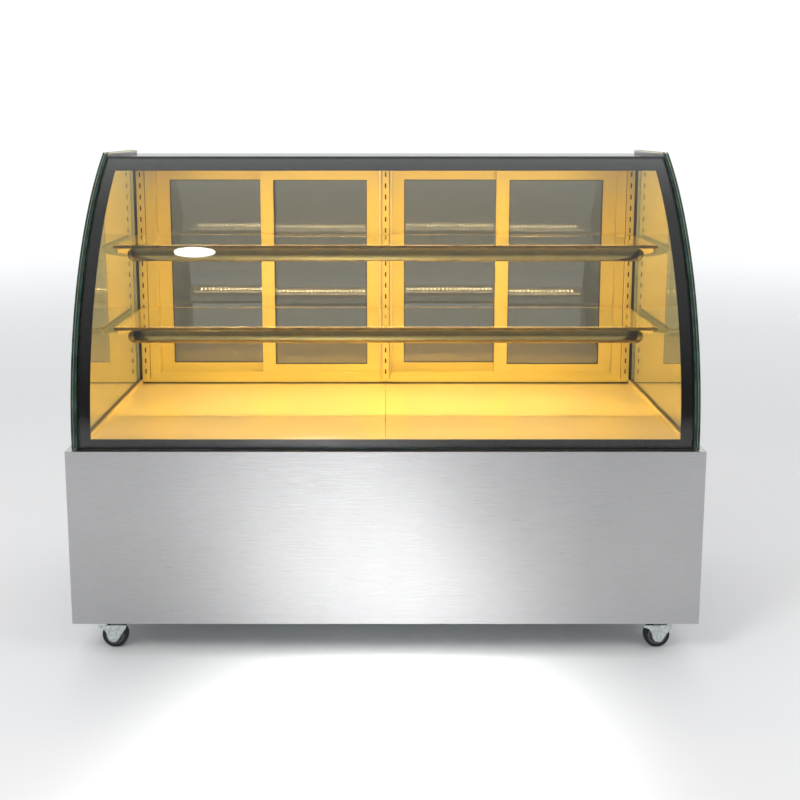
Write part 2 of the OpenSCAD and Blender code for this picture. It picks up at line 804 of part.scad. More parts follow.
// Wheel: grey hub with a bore and a black tyre around it, turning about Y
module caster_wheel(i) {
    rim_r = wheel_d / 2 - 9;
    translate([caster_at[i][0] - trail, caster_at[i][1], wheel_z]) rotate([90, 0, 0]) {
        color("gray") rotate_extrude($fn = round_fn) polygon([
            [bore_r, -wheel_w / 2], [11, -wheel_w / 2], [11, -4],
            [rim_r - 5, -4], [rim_r - 5, -wheel_w / 2 + 2], [rim_r, -wheel_w / 2 + 2],
            [rim_r, wheel_w / 2 - 2], [rim_r - 5, wheel_w / 2 - 2], [rim_r - 5, 4],
            [11, 4], [11, wheel_w / 2], [bore_r, wheel_w / 2]
        ]);
        color(dark) rotate_extrude($fn = round_fn) {
            translate([rim_r, -wheel_w / 2 + 1.5]) square([5, wheel_w - 3]);
            translate([rim_r + 4.5, -wheel_w / 2 + 4.5]) square([4.5, wheel_w - 9]);
            for (s = [-1, 1]) translate([rim_r + 4.5, s * (wheel_w / 2 - 5.2)])
                circle(r = 3.7, $fn = round_fn);
        }
    }
}
module caster_wheel_front_left() { caster_wheel(0); }
module caster_wheel_front_right() { caster_wheel(1); }
module caster_wheel_rear_left() { caster_wheel(2); }
module caster_wheel_rear_right() { caster_wheel(3); }

module case_screws() {
    screw_r = 3;
    color(zinc) {
        for (p = caster_at, x = [-1, 1], y = [-1, 1])
            translate([p[0] + x * bolt_half, p[1] + y * bolt_half, floor_gap - plate_t - 3]) {
                cylinder(r = screw_r, h = 18);
                cylinder(r = 5.5, h = 3, $fn = 6);
            }
        for (x = [-720, -240, 0, 400, 720], z = [floor_gap + 14, base_top - 20])
            translate([x, panel_rear + sheet + 1.2, z]) rotate([90, 0, 0]) {
                cylinder(r = 4, h = 1.2);
                cylinder(r = 2, h = 8);
            }
    }
}

chassis_frame();
bottom_plate();
front_panel();
side_panel_left();
side_panel_right();
rear_service_panel();
base_rim();
insulated_tub();
deck_pans();
front_air_strip();
evaporator_coil();
evaporator_fan_bulkhead();
evaporator_fan_left();
evaporator_fan_right();
drip_tray();
compressor();
condenser_coil();
condenser_fan_shroud();
condenser_fan();
refrigerant_lines();
electrical_box();
control_panel();
light_rocker();
set_button();
up_button();
down_button();
power_inlet();
front_glass();
side_glass_left();
side_glass_right();
side_glass_spacers();
top_glass();
glass_channels();
rear_frame();
shelf_standards();
shelf_brackets();
shelf_upper();
shelf_lower();
shelf_rails();
light_housings();
light_lenses();
door_frame_1();
door_frame_2();
door_frame_3();
door_frame_4();
door_glass_1();
door_glass_2();
door_glass_3();
door_glass_4();
caster_plates();
caster_fork_front_left();
caster_fork_front_right();
caster_fork_rear_left();
caster_fork_rear_right();
caster_wheel_front_left();
caster_wheel_front_right();
caster_wheel_rear_left();
caster_wheel_rear_right();
case_screws();
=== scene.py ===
"""Looks of a refrigerated glass display showcase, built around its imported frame."""

import logging
import math
from dataclasses import dataclass, field
from enum import Enum
from typing import Callable, Iterable, Sequence

import bmesh
import bpy
from mathutils import Matrix, Vector


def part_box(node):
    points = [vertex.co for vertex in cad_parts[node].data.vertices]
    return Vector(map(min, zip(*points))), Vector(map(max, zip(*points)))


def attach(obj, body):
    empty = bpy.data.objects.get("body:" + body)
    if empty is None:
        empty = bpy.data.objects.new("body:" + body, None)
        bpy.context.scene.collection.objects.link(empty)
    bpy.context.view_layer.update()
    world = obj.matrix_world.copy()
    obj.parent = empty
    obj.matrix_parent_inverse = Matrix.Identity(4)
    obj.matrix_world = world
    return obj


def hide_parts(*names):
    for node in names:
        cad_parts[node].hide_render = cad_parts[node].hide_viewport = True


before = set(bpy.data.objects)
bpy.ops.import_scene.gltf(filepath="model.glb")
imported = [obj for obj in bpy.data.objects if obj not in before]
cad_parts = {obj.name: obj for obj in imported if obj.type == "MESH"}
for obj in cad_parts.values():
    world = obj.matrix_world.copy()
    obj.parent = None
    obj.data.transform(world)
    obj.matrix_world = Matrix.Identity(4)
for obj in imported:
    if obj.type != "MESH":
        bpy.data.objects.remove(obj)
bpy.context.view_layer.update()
LOG = logging.getLogger("showcase")
MM = 0.001
CASE = "case"
# Most of a noise texture's values lie between these two.
NOISE_LOW = 0.3
NOISE_HIGH = 0.7
# Vertices nearer than this are one point.
WELD = 1e-6


class Axis(Enum):
    """An axis of the shared frame."""

    X = 0
    Y = 1
    Z = 2

    @property
    def vector(self) -> Vector:
        """Unit vector along the axis."""
        return Vector([float(i == self.value) for i in range(3)])


# ---------------------------------------------------------------- finishes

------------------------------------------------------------

> _WHAT YOU ARE ASKED TO DO_
Restate the data above word for word, please.

> _COMPLETE ANSWER_
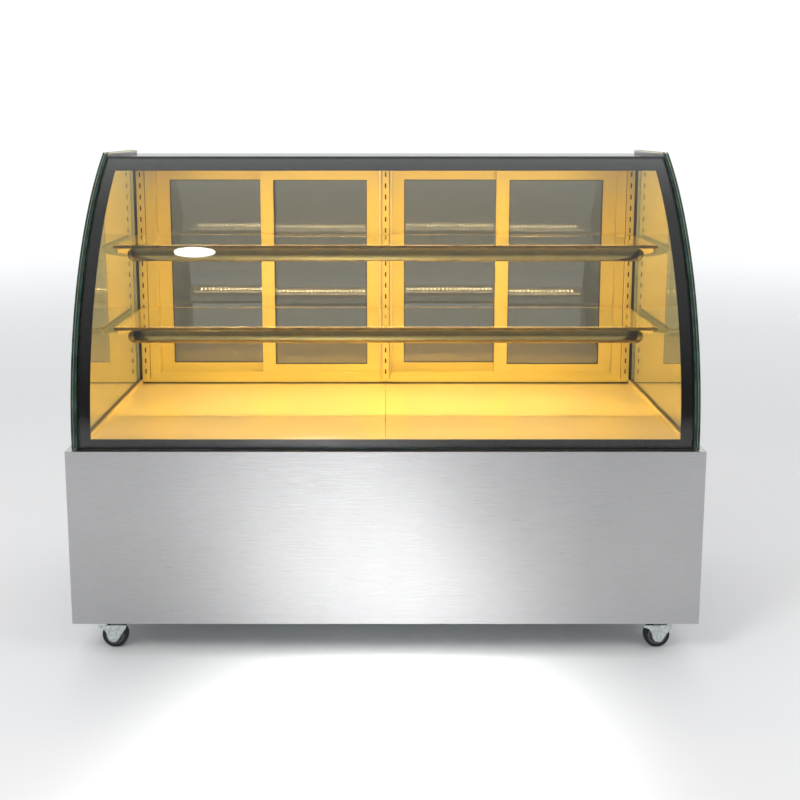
Write part 2 of the OpenSCAD and Blender code for this picture. It picks up at line 804 of part.scad. More parts follow.
// Wheel: grey hub with a bore and a black tyre around it, turning about Y
module caster_wheel(i) {
    rim_r = wheel_d / 2 - 9;
    translate([caster_at[i][0] - trail, caster_at[i][1], wheel_z]) rotate([90, 0, 0]) {
        color("gray") rotate_extrude($fn = round_fn) polygon([
            [bore_r, -wheel_w / 2], [11, -wheel_w / 2], [11, -4],
            [rim_r - 5, -4], [rim_r - 5, -wheel_w / 2 + 2], [rim_r, -wheel_w / 2 + 2],
            [rim_r, wheel_w / 2 - 2], [rim_r - 5, wheel_w / 2 - 2], [rim_r - 5, 4],
            [11, 4], [11, wheel_w / 2], [bore_r, wheel_w / 2]
        ]);
        color(dark) rotate_extrude($fn = round_fn) {
            translate([rim_r, -wheel_w / 2 + 1.5]) square([5, wheel_w - 3]);
            translate([rim_r + 4.5, -wheel_w / 2 + 4.5]) square([4.5, wheel_w - 9]);
            for (s = [-1, 1]) translate([rim_r + 4.5, s * (wheel_w / 2 - 5.2)])
                circle(r = 3.7, $fn = round_fn);
        }
    }
}
module caster_wheel_front_left() { caster_wheel(0); }
module caster_wheel_front_right() { caster_wheel(1); }
module caster_wheel_rear_left() { caster_wheel(2); }
module caster_wheel_rear_right() { caster_wheel(3); }

module case_screws() {
    screw_r = 3;
    color(zinc) {
        for (p = caster_at, x = [-1, 1], y = [-1, 1])
            translate([p[0] + x * bolt_half, p[1] + y * bolt_half, floor_gap - plate_t - 3]) {
                cylinder(r = screw_r, h = 18);
                cylinder(r = 5.5, h = 3, $fn = 6);
            }
        for (x = [-720, -240, 0, 400, 720], z = [floor_gap + 14, base_top - 20])
            translate([x, panel_rear + sheet + 1.2, z]) rotate([90, 0, 0]) {
                cylinder(r = 4, h = 1.2);
                cylinder(r = 2, h = 8);
            }
    }
}

chassis_frame();
bottom_plate();
front_panel();
side_panel_left();
side_panel_right();
rear_service_panel();
base_rim();
insulated_tub();
deck_pans();
front_air_strip();
evaporator_coil();
evaporator_fan_bulkhead();
evaporator_fan_left();
evaporator_fan_right();
drip_tray();
compressor();
condenser_coil();
condenser_fan_shroud();
condenser_fan();
refrigerant_lines();
electrical_box();
control_panel();
light_rocker();
set_button();
up_button();
down_button();
power_inlet();
front_glass();
side_glass_left();
side_glass_right();
side_glass_spacers();
top_glass();
glass_channels();
rear_frame();
shelf_standards();
shelf_brackets();
shelf_upper();
shelf_lower();
shelf_rails();
light_housings();
light_lenses();
door_frame_1();
door_frame_2();
door_frame_3();
door_frame_4();
door_glass_1();
door_glass_2();
door_glass_3();
door_glass_4();
caster_plates();
caster_fork_front_left();
caster_fork_front_right();
caster_fork_rear_left();
caster_fork_rear_right();
caster_wheel_front_left();
caster_wheel_front_right();
caster_wheel_rear_left();
caster_wheel_rear_right();
case_screws();
=== scene.py ===
"""Looks of a refrigerated glass display showcase, built around its imported frame."""

import logging
import math
from dataclasses import dataclass, field
from enum import Enum
from typing import Callable, Iterable, Sequence

import bmesh
import bpy
from mathutils import Matrix, Vector


def part_box(node):
    points = [vertex.co for vertex in cad_parts[node].data.vertices]
    return Vector(map(min, zip(*points))), Vector(map(max, zip(*points)))


def attach(obj, body):
    empty = bpy.data.objects.get("body:" + body)
    if empty is None:
        empty = bpy.data.objects.new("body:" + body, None)
        bpy.context.scene.collection.objects.link(empty)
    bpy.context.view_layer.update()
    world = obj.matrix_world.copy()
    obj.parent = empty
    obj.matrix_parent_inverse = Matrix.Identity(4)
    obj.matrix_world = world
    return obj


def hide_parts(*names):
    for node in names:
        cad_parts[node].hide_render = cad_parts[node].hide_viewport = True


before = set(bpy.data.objects)
bpy.ops.import_scene.gltf(filepath="model.glb")
imported = [obj for obj in bpy.data.objects if obj not in before]
cad_parts = {obj.name: obj for obj in imported if obj.type == "MESH"}
for obj in cad_parts.values():
    world = obj.matrix_world.copy()
    obj.parent = None
    obj.data.transform(world)
    obj.matrix_world = Matrix.Identity(4)
for obj in imported:
    if obj.type != "MESH":
        bpy.data.objects.remove(obj)
bpy.context.view_layer.update()
LOG = logging.getLogger("showcase")
MM = 0.001
CASE = "case"
# Most of a noise texture's values lie between these two.
NOISE_LOW = 0.3
NOISE_HIGH = 0.7
# Vertices nearer than this are one point.
WELD = 1e-6


class Axis(Enum):
    """An axis of the shared frame."""

    X = 0
    Y = 1
    Z = 2

    @property
    def vector(self) -> Vector:
        """Unit vector along the axis."""
        return Vector([float(i == self.value) for i in range(3)])


# ---------------------------------------------------------------- finishes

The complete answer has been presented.